### TO BE DONE
Select the lines of the records containing the word "with" and list them.

### RECORDS SHOWN

■ ■ ■ ■ ■

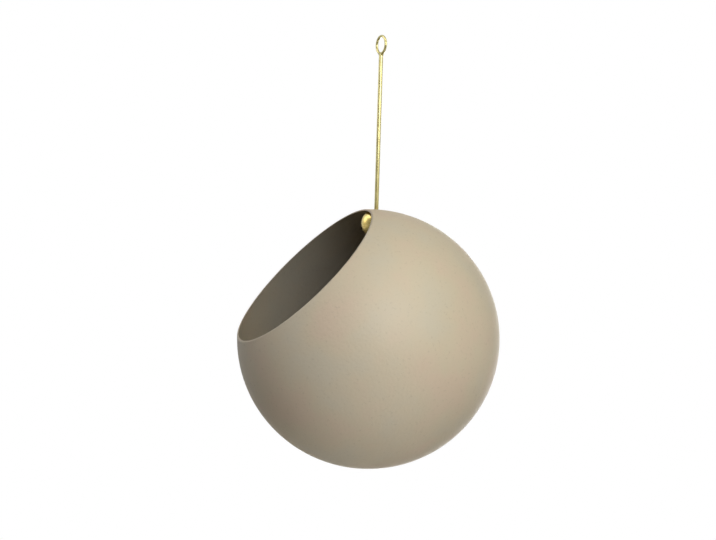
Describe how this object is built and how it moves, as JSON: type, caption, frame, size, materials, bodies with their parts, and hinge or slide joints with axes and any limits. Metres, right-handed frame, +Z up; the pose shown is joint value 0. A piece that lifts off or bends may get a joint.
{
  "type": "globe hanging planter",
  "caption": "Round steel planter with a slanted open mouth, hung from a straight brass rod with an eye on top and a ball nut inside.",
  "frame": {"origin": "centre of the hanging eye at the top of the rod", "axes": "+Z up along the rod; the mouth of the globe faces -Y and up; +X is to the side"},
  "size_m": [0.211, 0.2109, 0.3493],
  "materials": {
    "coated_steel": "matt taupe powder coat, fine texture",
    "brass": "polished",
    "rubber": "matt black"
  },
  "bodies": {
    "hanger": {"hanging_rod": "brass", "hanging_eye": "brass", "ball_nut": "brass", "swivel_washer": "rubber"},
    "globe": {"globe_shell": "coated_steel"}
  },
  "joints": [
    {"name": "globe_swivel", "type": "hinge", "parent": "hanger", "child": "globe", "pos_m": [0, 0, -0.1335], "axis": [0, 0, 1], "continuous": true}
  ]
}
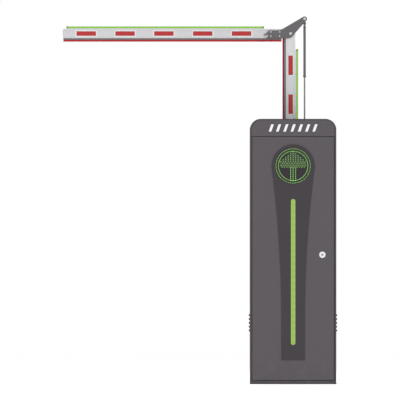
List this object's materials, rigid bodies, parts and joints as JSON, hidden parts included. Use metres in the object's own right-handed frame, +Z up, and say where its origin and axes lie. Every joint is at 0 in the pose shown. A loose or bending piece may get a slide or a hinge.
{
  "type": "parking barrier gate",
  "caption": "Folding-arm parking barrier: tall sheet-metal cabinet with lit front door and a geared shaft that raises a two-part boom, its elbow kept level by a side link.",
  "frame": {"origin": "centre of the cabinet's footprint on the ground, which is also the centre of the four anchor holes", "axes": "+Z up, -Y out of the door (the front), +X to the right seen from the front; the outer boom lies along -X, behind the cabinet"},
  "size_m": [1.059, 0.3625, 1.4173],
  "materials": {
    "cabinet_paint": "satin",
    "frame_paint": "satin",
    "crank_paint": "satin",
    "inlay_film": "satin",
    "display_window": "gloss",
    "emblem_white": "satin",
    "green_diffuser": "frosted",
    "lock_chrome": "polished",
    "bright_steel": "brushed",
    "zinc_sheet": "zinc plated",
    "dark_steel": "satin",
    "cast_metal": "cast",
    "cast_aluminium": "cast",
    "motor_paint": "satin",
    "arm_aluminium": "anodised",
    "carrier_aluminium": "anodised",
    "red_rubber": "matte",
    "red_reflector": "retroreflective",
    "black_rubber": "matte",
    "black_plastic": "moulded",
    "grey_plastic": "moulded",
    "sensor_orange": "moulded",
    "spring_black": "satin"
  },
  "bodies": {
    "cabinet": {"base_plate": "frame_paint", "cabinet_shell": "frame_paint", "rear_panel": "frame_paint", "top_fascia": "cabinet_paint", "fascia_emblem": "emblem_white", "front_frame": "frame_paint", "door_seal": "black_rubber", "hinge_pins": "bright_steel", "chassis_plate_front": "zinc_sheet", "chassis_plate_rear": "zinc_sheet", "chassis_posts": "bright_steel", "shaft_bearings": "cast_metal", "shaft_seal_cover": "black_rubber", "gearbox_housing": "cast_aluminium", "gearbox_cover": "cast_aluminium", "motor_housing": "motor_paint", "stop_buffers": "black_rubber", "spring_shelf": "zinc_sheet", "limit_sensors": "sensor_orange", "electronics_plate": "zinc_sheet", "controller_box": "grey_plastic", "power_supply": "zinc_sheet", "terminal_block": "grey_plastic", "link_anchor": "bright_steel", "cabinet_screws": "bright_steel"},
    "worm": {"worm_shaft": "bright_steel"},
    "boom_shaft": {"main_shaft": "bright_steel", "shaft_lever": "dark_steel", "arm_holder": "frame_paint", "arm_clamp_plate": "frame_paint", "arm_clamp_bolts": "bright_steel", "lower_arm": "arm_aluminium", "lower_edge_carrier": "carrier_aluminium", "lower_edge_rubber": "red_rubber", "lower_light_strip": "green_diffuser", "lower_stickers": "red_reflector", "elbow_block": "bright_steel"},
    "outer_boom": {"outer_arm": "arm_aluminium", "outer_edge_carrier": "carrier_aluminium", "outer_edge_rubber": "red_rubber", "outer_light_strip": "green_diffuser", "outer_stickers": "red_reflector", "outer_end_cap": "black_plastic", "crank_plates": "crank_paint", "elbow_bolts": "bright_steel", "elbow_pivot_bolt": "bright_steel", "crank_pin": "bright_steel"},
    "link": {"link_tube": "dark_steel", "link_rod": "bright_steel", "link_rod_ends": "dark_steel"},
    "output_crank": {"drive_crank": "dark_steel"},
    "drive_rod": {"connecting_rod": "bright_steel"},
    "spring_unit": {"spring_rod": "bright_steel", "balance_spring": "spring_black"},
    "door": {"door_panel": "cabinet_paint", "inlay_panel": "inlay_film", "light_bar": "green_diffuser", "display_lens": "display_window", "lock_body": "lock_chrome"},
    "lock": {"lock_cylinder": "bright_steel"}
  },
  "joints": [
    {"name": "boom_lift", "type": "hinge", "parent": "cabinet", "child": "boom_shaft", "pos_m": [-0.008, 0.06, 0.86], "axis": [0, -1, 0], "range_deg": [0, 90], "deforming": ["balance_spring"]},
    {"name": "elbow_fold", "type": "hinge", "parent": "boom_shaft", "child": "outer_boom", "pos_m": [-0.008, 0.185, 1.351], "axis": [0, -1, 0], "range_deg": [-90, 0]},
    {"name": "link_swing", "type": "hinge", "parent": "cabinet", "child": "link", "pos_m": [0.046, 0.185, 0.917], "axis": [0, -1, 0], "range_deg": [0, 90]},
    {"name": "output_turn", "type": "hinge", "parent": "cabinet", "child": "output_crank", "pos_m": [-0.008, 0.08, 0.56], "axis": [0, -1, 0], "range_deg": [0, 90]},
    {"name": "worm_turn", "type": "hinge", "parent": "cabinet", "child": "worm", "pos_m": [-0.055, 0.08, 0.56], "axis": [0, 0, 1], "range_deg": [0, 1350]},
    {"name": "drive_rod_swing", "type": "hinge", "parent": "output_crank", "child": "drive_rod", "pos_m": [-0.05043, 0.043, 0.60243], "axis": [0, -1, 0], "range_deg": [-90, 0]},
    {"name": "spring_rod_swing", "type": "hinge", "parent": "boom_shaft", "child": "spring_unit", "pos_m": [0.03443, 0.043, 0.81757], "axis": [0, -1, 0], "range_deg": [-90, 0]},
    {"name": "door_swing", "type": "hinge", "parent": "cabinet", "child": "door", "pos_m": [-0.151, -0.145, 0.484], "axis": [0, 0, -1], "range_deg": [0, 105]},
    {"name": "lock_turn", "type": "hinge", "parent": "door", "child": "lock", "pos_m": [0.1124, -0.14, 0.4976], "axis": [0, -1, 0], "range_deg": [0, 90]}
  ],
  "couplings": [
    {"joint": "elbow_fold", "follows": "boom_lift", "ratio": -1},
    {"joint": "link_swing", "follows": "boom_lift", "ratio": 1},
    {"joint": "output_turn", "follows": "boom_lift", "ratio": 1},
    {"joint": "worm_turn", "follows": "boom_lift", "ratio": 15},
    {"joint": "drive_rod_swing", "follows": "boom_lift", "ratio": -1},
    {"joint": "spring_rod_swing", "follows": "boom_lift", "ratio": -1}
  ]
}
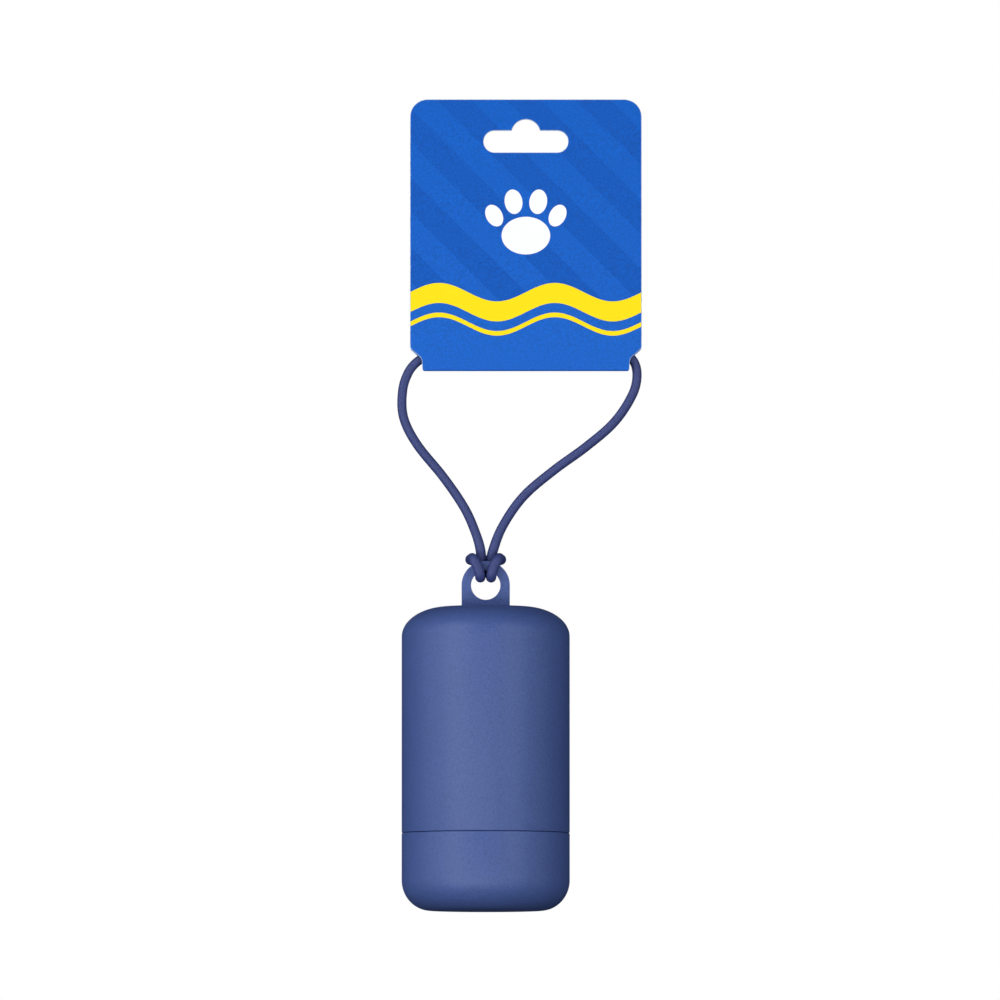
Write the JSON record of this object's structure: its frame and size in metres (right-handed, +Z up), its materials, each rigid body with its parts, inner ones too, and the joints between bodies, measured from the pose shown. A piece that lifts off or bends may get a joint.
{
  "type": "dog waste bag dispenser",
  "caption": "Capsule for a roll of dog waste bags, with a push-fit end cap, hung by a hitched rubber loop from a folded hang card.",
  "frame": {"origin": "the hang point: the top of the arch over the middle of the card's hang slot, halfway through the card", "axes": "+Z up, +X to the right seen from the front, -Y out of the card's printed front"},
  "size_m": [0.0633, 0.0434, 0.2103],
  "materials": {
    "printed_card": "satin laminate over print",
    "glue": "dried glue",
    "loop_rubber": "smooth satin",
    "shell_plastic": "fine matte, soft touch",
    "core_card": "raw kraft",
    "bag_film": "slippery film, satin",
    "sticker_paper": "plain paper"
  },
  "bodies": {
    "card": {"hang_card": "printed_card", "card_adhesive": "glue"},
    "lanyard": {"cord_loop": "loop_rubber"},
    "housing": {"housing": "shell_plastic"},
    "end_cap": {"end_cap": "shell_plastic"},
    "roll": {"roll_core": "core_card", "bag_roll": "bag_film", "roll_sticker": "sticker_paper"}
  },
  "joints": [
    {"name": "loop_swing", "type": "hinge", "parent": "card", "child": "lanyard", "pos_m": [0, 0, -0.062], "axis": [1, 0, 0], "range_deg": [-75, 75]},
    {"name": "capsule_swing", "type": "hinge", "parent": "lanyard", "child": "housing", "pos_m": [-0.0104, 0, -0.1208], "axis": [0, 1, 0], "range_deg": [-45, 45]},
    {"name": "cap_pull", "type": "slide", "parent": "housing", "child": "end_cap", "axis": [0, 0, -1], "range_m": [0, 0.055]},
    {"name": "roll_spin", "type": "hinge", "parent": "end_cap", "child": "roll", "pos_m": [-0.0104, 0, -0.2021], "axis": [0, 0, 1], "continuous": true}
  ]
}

■ ■ ■ ■ ■

### ANSWER TO THE PROBLEM
Describe how this object is built and how it moves, as JSON: type, caption, frame, size, materials, bodies with their parts, and hinge or slide joints with axes and any limits. Metres, right-handed frame, +Z up; the pose shown is joint value 0. A piece that lifts off or bends may get a joint.
  "caption": "Round steel planter with a slanted open mouth, hung from a straight brass rod with an eye on top and a ball nut inside.",
  "caption": "Folding-arm parking barrier: tall sheet-metal cabinet with lit front door and a geared shaft that raises a two-part boom, its elbow kept level by a side link.",
Write the JSON record of this object's structure: its frame and size in metres (right-handed, +Z up), its materials, each rigid body with its parts, inner ones too, and the joints between bodies, measured from the pose shown. A piece that lifts off or bends may get a joint.
  "caption": "Capsule for a roll of dog waste bags, with a push-fit end cap, hung by a hitched rubber loop from a folded hang card.",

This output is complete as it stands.